Skullcandy’s March Quarter: Great Sales Growth. Where’s the Income?

There’s a lot of interesting information in this10Q and the conference call. Let’s start with the income statement to see where we want to focus.  You can see the whole 10Q here.

First, we see a 47.9% growth in sales from $36 million in the quarter ended March 31, 2011 to $53.3 million in the same quarter this year. But net income rose only 4.4% from $1.07 million to $1.117 million. As a percentage of revenue, it fell from 3% to 2.1%. There was actually a $103,000 operating loss in North America. Europe’s operating income was $1.587 million. 

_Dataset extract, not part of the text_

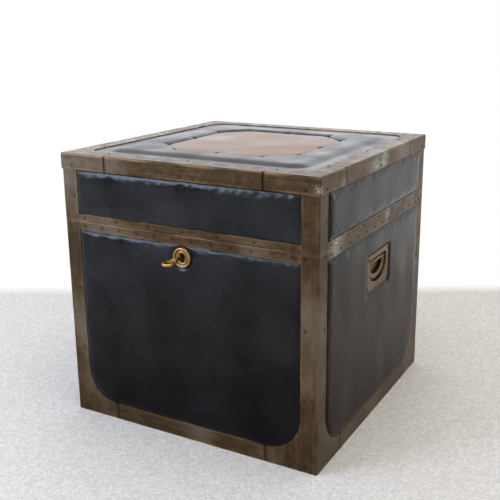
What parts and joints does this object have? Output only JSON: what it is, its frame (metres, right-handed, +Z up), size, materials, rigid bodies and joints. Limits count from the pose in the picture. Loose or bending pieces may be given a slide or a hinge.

The gross profit margin fell from 50.8% to 48.8%. Selling, general and administrative expenses rose 70% from $14.4 million to $24.5 million. There was no related party interest expense this quarter compared to $1.72 million of such expense in the same quarter last year.
Okay, so those are the big numbers from the income statement. Let’s see what’s behind them.
International sales (meaning mostly Canada and Europe) increased 44.1% or $3.3 million to $10.9 million and represented 20.5% of sales. It was $7.6 million or 21.1% of sales in the quarter last year. Of that increase, $2.2 million was the result of the acquisition of their European distributor.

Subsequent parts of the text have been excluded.